From my first go at it I knew I needed to cover this one. It is firstly a vehicle for Eve Risser's African rooted compositions for big band, consisting of herself on piano and some eleven musicians. The album makes time for some eight pieces, which center around infectious and open groove-freedom exaltations that seriously graft together African riff-rhythm concentrations that leave room for free improvs with floating electronics and horn sailings.
One hears a relation to some of George Russell's Living Time pieces as well as Miles in his Afro-Psych-Groove excursions in his last band from the '70s period. There are elements that suggest an affinity with some of the Art Ensemble of Chicago's Afro-Free meldings as well. And then too we get this band's and Eve's own takes on how that complex of traits lays out in space and time, with a tight series of written expositions and tight, then loose pointillistic improv sublimities.

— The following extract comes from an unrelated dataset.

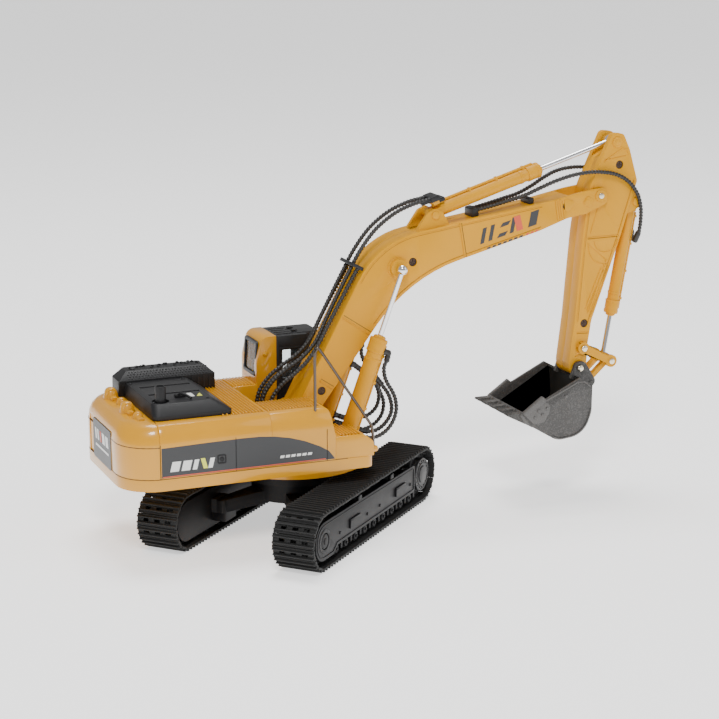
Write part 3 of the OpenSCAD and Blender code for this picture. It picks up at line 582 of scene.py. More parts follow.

In the process there is a very nice blend between electronics and acoustics, in a mode that does not separate the two but rather Euro-Africanizes it all in special ways. Antonin-Tri Hoang plays some nice alto and Eve's pianoism are key elements along with some other decent soloists and keen-eared embellishers. The drums-percussion-mallet players happily hold forth with a real verve in ways that remind us how much we who follow the world muse have learned and absorbed from our Mother Africa.
As I listen and re-listen this music grabs me in its deeply expressive and deeply varied whole-part beauty.
Get this one and play it a lot of times. It will doubtless make you smile. Eve Risser must be heard!